Colombian government’s ongoing financial support of the film industry starts to bear fruit
In recent years, Colombian cinema has struggled to keep up with the likes of Argentina, Brazil and Mexico in making films which gain international recognition. But there are now signs that the tide is turning as the Colombian government’s ongoing financial support of the film industry starts to bear fruit.
It was back in 2003 that the government first introduced laws to support cinema and established a film fund to help Colombian productions get off the ground.
Speaking at this year’s Cartagena Film Festival, Paula Marcela Moreno, Colombia’s minister of culture told CNN: “The film strategy has been developed with an eye on the international market. We want a lot of films to be filmed here with favorable conditions for international investors.”
Claudia Triana, director of the Colombian film promotion fund, Proimagenes en Movimiento, says the money has been a blessing.
“More or less, we have given through this fund like $22 million in six years. This year again we have $5.5 million that will be given to the producers.
“Now we have films, now we have crews and now we have low costs at a moment when everyone is looking for new locations and Colombia is more or less a secret,” she added.
Cartagena is Latin America’s longest-running film festival and this year it celebrated its 50th anniversary.

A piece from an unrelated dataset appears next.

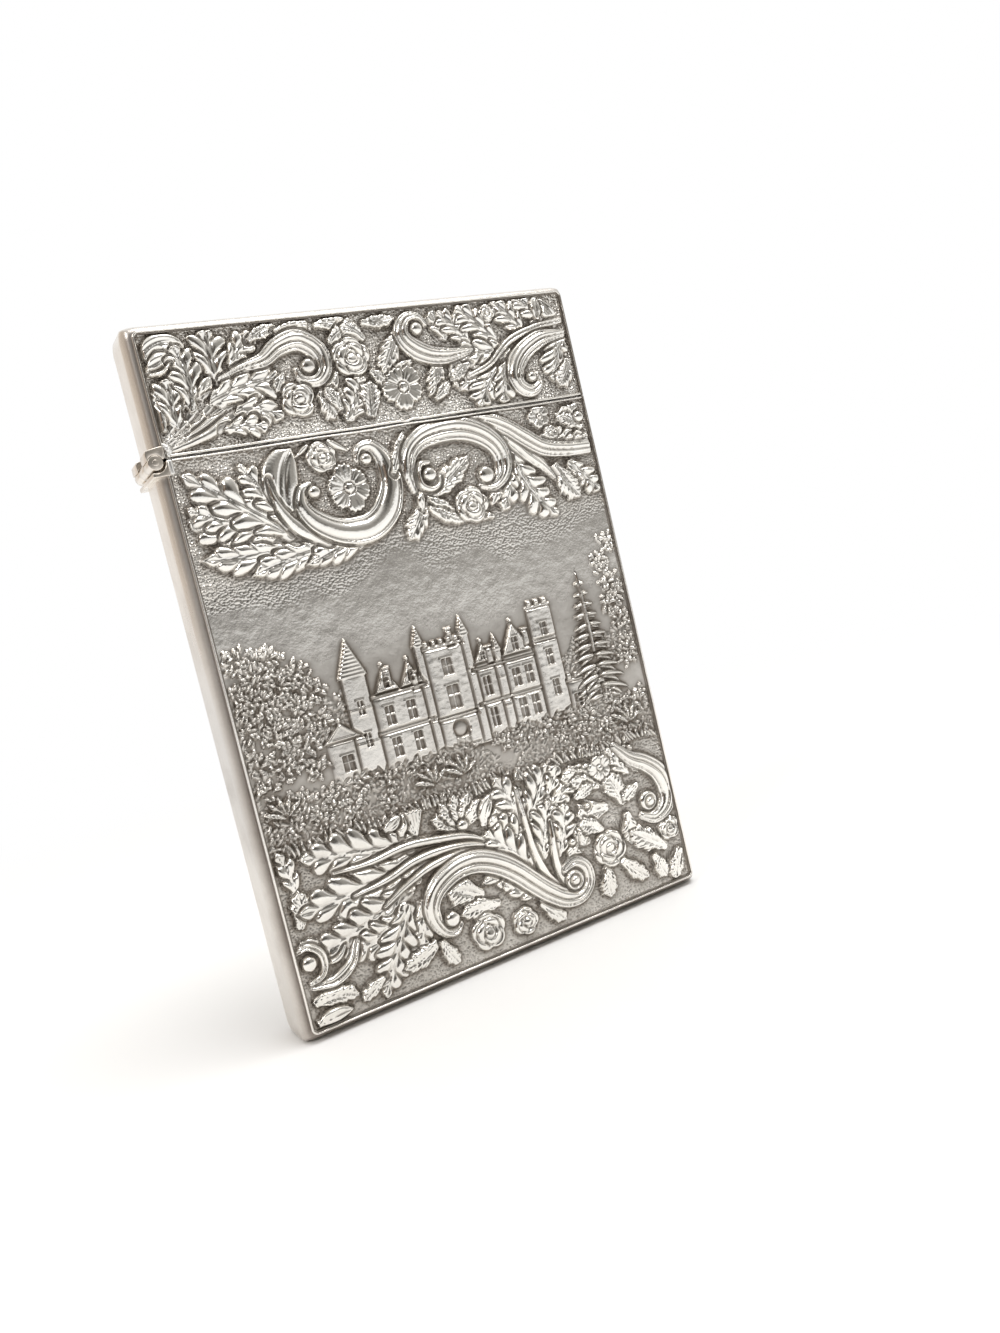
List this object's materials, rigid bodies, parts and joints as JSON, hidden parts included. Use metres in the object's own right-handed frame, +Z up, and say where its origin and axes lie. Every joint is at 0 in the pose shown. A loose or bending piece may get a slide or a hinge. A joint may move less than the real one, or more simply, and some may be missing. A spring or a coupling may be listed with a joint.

It has always attracted some of cinema’s biggest names. But this year, it was Colombia’s greatest author Gabriel Garcia Marquez who was the star attraction at the opening ceremony. The Nobel laureate’s 1985 novel, “Love in the Time of Cholera,” was adapted for the big screen in 2007 by UK director Mike Newell and Cartagena was chosen as the location for the unnamed port city which featured in the book.
Situated on Colombia’s northern coast, Cartagena has hosted a number of big-budget productions. In 1986, the Oscar-winning film “The Mission,” starring Robert De Niro was filmed in the city and in 1969 Marlon Brando was there shooting “Queimada” (“Burn”).
French film director Alain Monne, whose film “Cartagena,” starring Christopher Lambert and Sophie Marceau, opened this year’s festival believes it is a special film location. “Cartagena, for me, is like an actor — there are actors with talent, there are actors lacking talent, some have none at all. It’s the same with cities and countries. For me Cartagena is a city with unbelievable talent,” Monne told CNN.
This glowing, if somewhat curious tribute, is proof of the passions that the old colonial city can stir.
Colombian cinema is undoubtedly back on track. Film production is up 500 percent and although many Colombian pictures aren’t turning a profit yet, they are catching the eye of critics around the world in 2010.
Cali-born director Oscar Ruiz Navia won a the International Federation of Film Critics (FIPRESCI) prize at the Berlin Film Festival for “El Vuelco del Cangrejo”.
“Los Viajes del Viento” written and directed by Ciro Guerra won best Spanish language film at the Santa Barbara International Film Festival and scooped best Colombian film at Cartagena.
This success extends to Colombia’s private film backers. Dynamo Capital helped fund “Contracorriente” (“Undertow”) — by Peruvian director Javier Fuentes Leon — which won an audience award at this year’s Sundance Film Festival.
The task of rebuilding Colombia’s film industry extends to the country’s cinemas — many of them are still using comparatively old-fashioned equipment. But according to Munir Falah, CEO of Cine Colombia — an independent cinema owner — this is changing.
“We’ve been one of the first countries in Latin America to start converting to digital projection and also 3-D.”
Installing new projectors will make it a lot easier to bring new products and new titles to Colombia, Falah says.
But perhaps the most enduring legacy from Cartagena will be a social scheme encouraging children to make their own films. “We give them cameras, training and support and they go and make their own short films,” festival director, Ricardo Velez Pareja said.
Hailing from some of Cartagena’s poorest neighborhoods, these children are “totally transformed by the art form,” Pareja says. “You can see how they gain self-confidence, how they begin to think in relation to their family and their neighbors and how they fit in to it all,” he added.
Pareja, who took over as director after festival founder Victor Nieto died in 2008, hopes that the project will inspire children to pick up a camera instead of a weapon.